The Black Coast (The God-King Chronicles 1) by Mike Brooks

 

Stars: 2 out of 5

DNF at 51%

This book suffers from the first book in a series syndrome. The author is so excited to introduce the reader to his brand new world, that he throws everything but the kitchen sink into the first book. This leads to a book that is a hefty 700 pages long… that are a slug to read. 

I know there is a story there, but it’s so muddled by the different side-stories and a multitude of different POVs that it progresses at a glacial pace. Well, glaciers move faster than this story, actually. I mean, when I called it quits at 50%, only two weeks narrative time had passed, and only a handful things had happened.

As I already mentioned, this story has too many narrators. I counted at least 8 or 9 different protagonists whose POVs we are privy to. That would work if they all contributed to the same story. Unfortunately, at least 4 of them (that I remember) are narrating events that don’t even happen on the same continent, that I could tell. And have no connection whatsoever to the main events in the story. Maybe the connection becomes evident later in the book, but seriously, if I can’t tell why half of the characters are even in the story after reading half of the book, something is wrong with the plotting. 

It doesn’t help that of all the protagonists, I was truly interested in maybe 2 or 3. Daimon, Saana, and her daughter. They felt fleshed out. I could understand their motives and desires. The rest of the cast? Cardboard cutouts, all of them. I couldn’t care less about them or their stories, especially since they mostly had nothing to do with the main story.
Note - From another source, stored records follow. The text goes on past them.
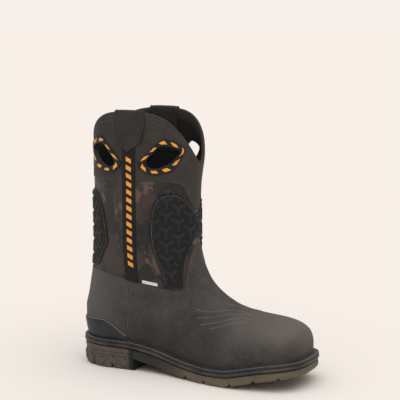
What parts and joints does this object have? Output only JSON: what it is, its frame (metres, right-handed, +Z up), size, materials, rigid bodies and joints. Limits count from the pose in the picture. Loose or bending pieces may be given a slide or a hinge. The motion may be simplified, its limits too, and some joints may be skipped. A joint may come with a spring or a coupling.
{
  "type": "western work boot",
  "caption": "Pull-on western work boot, right foot, with a scalloped collar, finger holes, pull straps, tread panels on the shaft and a lugged sole with a separate heel.",
  "frame": {"origin": "middle of the boot's length and width, on the plane the sole stands on", "axes": "+X to the toe, +Y to the inner (medial) side, +Z up the shaft"},
  "size_m": [0.3102, 0.1134, 0.3287],
  "materials": {
    "leather": "matte oiled",
    "black_rubber": "matte",
    "olive_rubber": "matte",
    "brown_rubber": "matte",
    "strap": "woven",
    "webbing": "woven",
    "tag": "woven",
    "lining": "soft"
  },
  "bodies": {
    "root": {"upper": "leather", "heel_guard": "black_rubber", "front_tread_panel": "black_rubber", "rear_tread_panel": "black_rubber", "pull_strap_lateral": "strap", "pull_strap_medial": "strap", "side_strip_lateral": "webbing", "side_strip_medial": "webbing", "hole_frame_front_lateral": "black_rubber", "hole_frame_rear_lateral": "black_rubber", "hole_frame_front_medial": "black_rubber", "hole_frame_rear_medial": "black_rubber", "side_tag": "tag", "insole": "lining", "welt": "black_rubber", "midsole": "black_rubber", "outsole": "olive_rubber", "heel": "brown_rubber"}
  },
  "joints": []
}
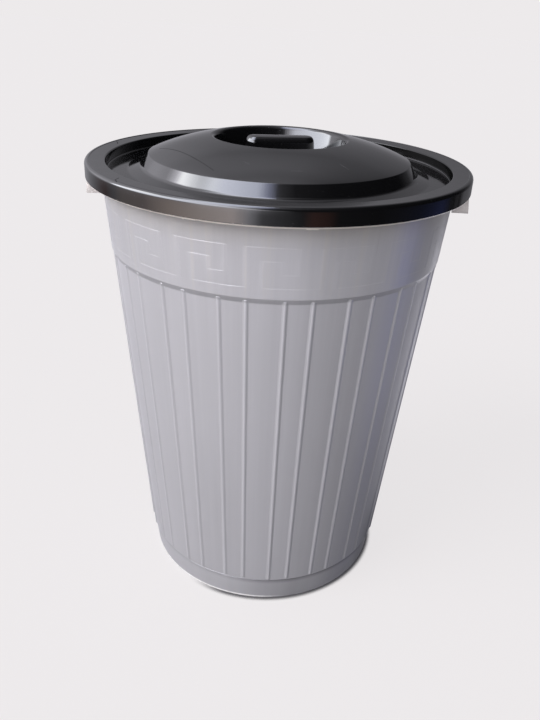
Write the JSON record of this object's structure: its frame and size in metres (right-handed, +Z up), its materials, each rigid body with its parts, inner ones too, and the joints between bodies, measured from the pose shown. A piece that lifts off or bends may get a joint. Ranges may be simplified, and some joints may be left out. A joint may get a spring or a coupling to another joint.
{
  "type": "round refuse bin with lift-off lid",
  "caption": "Tall tapered plastic refuse bin with paired ribs, a patterned band, side grips under the rim and a domed lift-off lid with a recessed pinch grip.",
  "frame": {"origin": "centre of the ring that the tub stands on, at ground level", "axes": "+Z up along the tub's axis, +X through the middle of the right side grip, -Y towards the viewer in the picture"},
  "size_m": [0.5206, 0.52, 0.6605],
  "materials": {
    "tub_silver": "satin silver-grey moulded plastic",
    "grip_grey": "satin warm light grey moulded plastic",
    "lid_black": "glossy black moulded plastic"
  },
  "bodies": {
    "tub": {"tub": "tub_silver", "left_grip": "grip_grey", "right_grip": "grip_grey"},
    "lid": {"lid": "lid_black"}
  },
  "joints": [
    {"name": "lid_lift", "type": "slide", "parent": "tub", "child": "lid", "axis": [0, 0, 1], "range_m": [0, 0.2]}
  ]
}
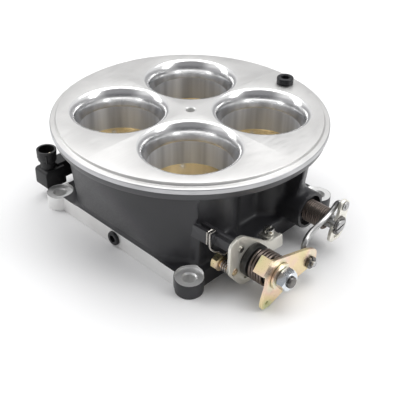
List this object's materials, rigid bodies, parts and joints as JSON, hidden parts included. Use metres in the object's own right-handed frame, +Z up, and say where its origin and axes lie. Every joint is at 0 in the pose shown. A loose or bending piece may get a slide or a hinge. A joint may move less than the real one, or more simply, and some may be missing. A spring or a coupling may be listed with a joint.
{
  "type": "throttle body",
  "caption": "Square-flange throttle body with paired bores under a round air-cleaner neck, brass blades on parallel shafts and a progressive spring-loaded linkage.",
  "frame": {"origin": "centre of the manifold face, on its plane", "axes": "+Z up out of the manifold face, along the bores; +X towards the linkage; -Y towards the primary shaft's side"},
  "size_m": [0.223, 0.194, 0.086],
  "materials": {
    "cast_body": "satin black coat on the outside, bare machined aluminium on top, in the bores and on the flange's edge",
    "port_plug": "black oxide",
    "bearing": "ground steel",
    "seal": "matte",
    "zinc": "bright zinc plate",
    "yellow_zinc": "yellow chromate zinc plate",
    "screw_steel": "plated steel",
    "spring_steel": "drawn wire",
    "bronze_spring": "oil-tempered wire, dark brown",
    "dark_shaft": "dark ground steel",
    "steel_shaft": "bright steel",
    "blade": "rolled brass sheet",
    "sensor_plastic": "moulded, slightly rough",
    "black_bushing": "smooth",
    "terminal": "tinned"
  },
  "bodies": {
    "housing": {"main_body": "cast_body", "top_port_plug": "port_plug", "front_port_plug": "port_plug", "primary_bearing_left": "bearing", "primary_bearing_right": "bearing", "primary_seal_left": "seal", "primary_seal_right": "seal", "secondary_bearing_left": "bearing", "secondary_bearing_right": "bearing", "secondary_seal_right": "seal", "secondary_end_plug": "zinc", "tps_housing": "sensor_plastic", "tps_terminal_1": "terminal", "tps_terminal_2": "terminal", "tps_terminal_3": "terminal", "tps_screw_1": "screw_steel", "tps_screw_2": "screw_steel", "primary_return_spring": "spring_steel", "return_spring_bushing": "black_bushing", "secondary_return_spring": "bronze_spring"},
    "primary": {"primary_shaft": "dark_shaft", "primary_blade_left": "blade", "primary_blade_right": "blade", "primary_blade_screw_1": "screw_steel", "primary_blade_screw_2": "screw_steel", "primary_blade_screw_3": "screw_steel", "primary_blade_screw_4": "screw_steel", "tps_rotor": "sensor_plastic", "throttle_lever": "zinc", "cable_stud": "screw_steel", "idle_screw": "screw_steel", "idle_screw_nut": "zinc", "lever_bolt": "yellow_zinc", "lever_bolt_spring": "spring_steel", "spring_bushing": "black_bushing", "pickup_spring": "bronze_spring", "link_lever": "yellow_zinc", "lock_washer": "yellow_zinc", "shaft_nut": "zinc"},
    "secondary": {"secondary_shaft": "steel_shaft", "secondary_blade_left": "blade", "secondary_blade_right": "blade", "secondary_blade_screw_1": "screw_steel", "secondary_blade_screw_2": "screw_steel", "secondary_blade_screw_3": "screw_steel", "secondary_blade_screw_4": "screw_steel", "secondary_lever": "zinc", "secondary_lever_clip": "dark_shaft", "rod_end_pin": "steel_shaft"},
    "rod": {"link_rod": "steel_shaft", "link_rod_clip": "dark_shaft"}
  },
  "joints": [
    {"name": "primary_throttle", "type": "hinge", "parent": "housing", "child": "primary", "pos_m": [0, -0.035, 0.021], "axis": [1, 0, 0], "range_deg": [0, 75], "stiffness_Nm_per_rad": 0.25, "springref_deg": -68.75},
    {"name": "secondary_throttle", "type": "hinge", "parent": "housing", "child": "secondary", "pos_m": [0, 0.035, 0.021], "axis": [1, 0, 0], "range_deg": [0, 76]},
    {"name": "link_rod_pivot", "type": "hinge", "parent": "primary", "child": "rod", "pos_m": [0.114, -0.0035, 0.014], "axis": [1, 0, 0], "range_deg": [-126, 0]}
  ],
  "couplings": [
    {"joint": "secondary_throttle", "follows": "primary_throttle", "ratio": 1},
    {"joint": "link_rod_pivot", "follows": "primary_throttle", "ratio": -1.671}
  ]
}
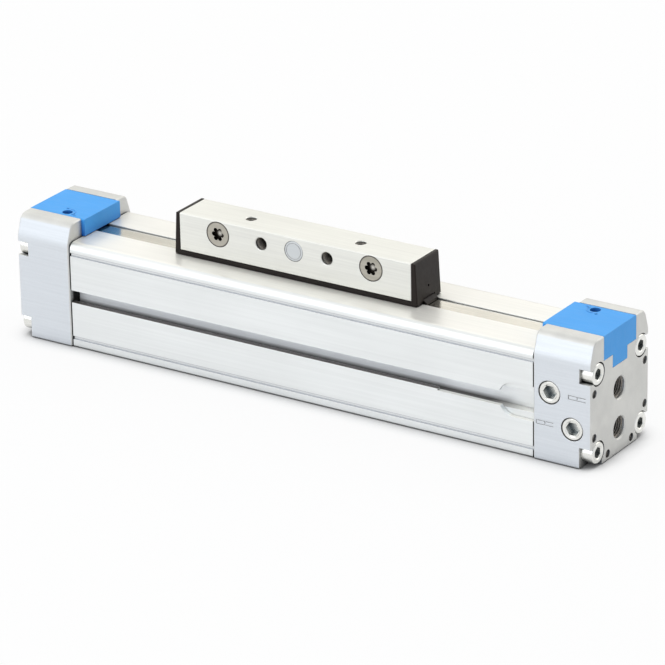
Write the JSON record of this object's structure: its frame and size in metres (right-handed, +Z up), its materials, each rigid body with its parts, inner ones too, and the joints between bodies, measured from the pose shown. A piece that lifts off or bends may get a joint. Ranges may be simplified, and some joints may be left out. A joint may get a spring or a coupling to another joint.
{
  "type": "rodless pneumatic cylinder",
  "caption": "Rodless air cylinder: slotted aluminium barrel with blue-capped ends and a carriage that slides along a steel cover band.",
  "frame": {"origin": "middle of the base, halfway between the end faces, on the surface it stands on", "axes": "+X along the barrel and the carriage's travel, -Y is the front with the milled side slot, +Z up"},
  "size_m": [0.26, 0.043, 0.0613],
  "materials": {
    "anodised_aluminium": "satin clear anodised extrusion",
    "cast_aluminium": "blasted and clear anodised",
    "machined_aluminium": "milled, clear anodised",
    "blue_plastic": "moulded, fine satin grain",
    "black_plastic": "moulded, satin",
    "black_rubber": "matt rubber",
    "stainless_band": "rolled stainless strip",
    "sealing_band": "polyurethane strip",
    "zinc_steel": "bright zinc plated",
    "screw_steel": "plain steel",
    "piston_plastic": "acetal",
    "magnet_black": "bonded ferrite",
    "brass": "turned brass"
  },
  "bodies": {
    "barrel": {"barrel": "anodised_aluminium", "outer_band": "stainless_band", "inner_band": "sealing_band", "end_cap_left": "cast_aluminium", "end_cap_right": "cast_aluminium", "cap_gasket_left": "black_rubber", "cap_gasket_right": "black_rubber", "strip_cover_left": "blue_plastic", "strip_cover_right": "blue_plastic", "cap_screws_left": "zinc_steel", "cap_screws_right": "zinc_steel", "port_plugs_left": "zinc_steel", "port_plugs_right": "zinc_steel", "band_clamp_left": "zinc_steel", "band_clamp_right": "zinc_steel", "clamp_screws_left": "zinc_steel", "clamp_screws_right": "zinc_steel", "cushion_boss_left": "machined_aluminium", "cushion_boss_right": "machined_aluminium", "boss_seal_left": "black_rubber", "boss_seal_right": "black_rubber"},
    "carriage": {"end_piece_left": "black_plastic", "end_piece_right": "black_plastic", "band_wiper_left": "black_plastic", "band_wiper_right": "black_plastic", "band_guide_left": "black_plastic", "band_guide_right": "black_plastic", "piston_left": "piston_plastic", "piston_right": "piston_plastic", "guide_ring_left": "piston_plastic", "guide_ring_right": "piston_plastic", "magnet_left": "magnet_black", "magnet_right": "magnet_black", "piston_seal_left": "black_rubber", "piston_seal_right": "black_rubber", "cushion_seal_left": "black_rubber", "cushion_seal_right": "black_rubber", "driver_block": "machined_aluminium", "yoke": "machined_aluminium", "locating_plug": "machined_aluminium", "cross_screws": "screw_steel", "side_strip_front": "black_plastic", "side_strip_back": "black_plastic"},
    "cushion_screw_left": {"cushion_screw_left": "brass"},
    "cushion_screw_right": {"cushion_screw_right": "brass"}
  },
  "joints": [
    {"name": "carriage_slide", "type": "slide", "parent": "barrel", "child": "carriage", "axis": [1, 0, 0], "range_m": [-0.022, 0.038], "deforming": ["outer_band", "inner_band"]},
    {"name": "cushion_screw_right_turn", "type": "hinge", "parent": "barrel", "child": "cushion_screw_right", "pos_m": [0.1145, 0.0086, 0.036], "axis": [0, 0, 1], "range_deg": [-360, 720]},
    {"name": "cushion_screw_left_turn", "type": "hinge", "parent": "barrel", "child": "cushion_screw_left", "pos_m": [-0.1145, -0.0086, 0.036], "axis": [0, 0, 1], "range_deg": [-360, 720]}
  ]
}
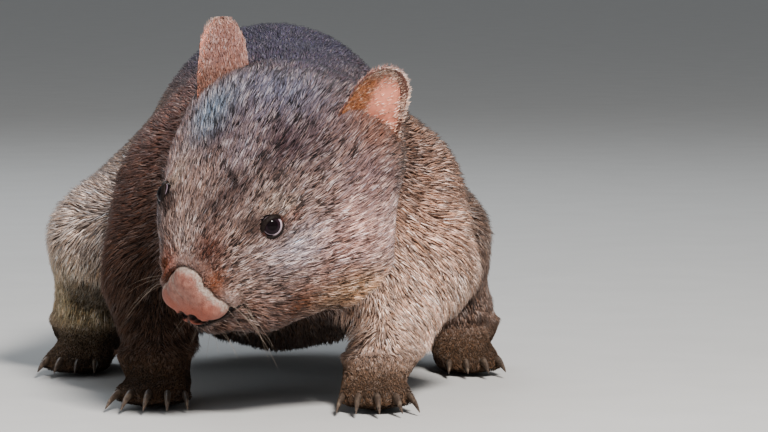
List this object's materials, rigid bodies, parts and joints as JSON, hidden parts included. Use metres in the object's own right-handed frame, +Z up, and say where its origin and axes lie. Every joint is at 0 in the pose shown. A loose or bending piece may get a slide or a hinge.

This book would have benefited with sticking with the main story of the Raiders coming to ask asylum from the very people they had been pillaging for generations. Cut all the other POVs out. Put them in the next book in the series if you want, but don’t muddy the waters unnecessarily. This forced cohabitation story was so ripe with conflicts and possibilities! It had so much potential for violence, reconciliation, and character growth! It would have made an excellent book all by itself.

My other problem with this book is the dialogue. I get what the author tried to do, and the idea that different cultures have different languages and different ways to defining genders (one culture has 9 of them) is fun and exciting in theory… but the execution of that was less than stelar.

How do the character define which gender they are and where they stand in the hierarchy of their society? By talking about themselves in third person. I mean seriously! After the tenth “This lord wants you to do this” or “This woman/sister/daughter is telling her brother/father this”, I wanted to scream. After 400 pages of this? I wanted to throw the book at the wall. Since it’s an eBook on my kindle, I had to refrain myself.

This doesn’t sound natural. It makes for stilted and convoluted dialog that grated so much on my nerves that it took me out of the story every time.

Finally, since so little time was spent on the main storyline, the author didn’t explore any of the cultural and historical conflicts that should have arisen between the two people. Oh, some of those conflicts are mentioned… then resolved in what seems like minutes. It’s all too tidy and civilized, when it’s never so in real life. I mean slavery was abolished over 200 years ago, but the repercussions are still felt in modern USA even now. Don’t underestimate the potential for violence the human race has. This easy resolution makes the story less believable and it lessens the stakes. 

But even though I DNFed this, I cannot give this story a one star rating. There is potential here. The world seems really interesting. And dragons! Well, more like dinosaurs, but still. This book would have benefited from a good developmental edit that would have cut the fat, tightened the plot, and moved the extraneous storylines out. As it stands, however, I am not interested enough to continue with the series.

PS: I received a copy of this book via NetGalley in exchange for an honest review.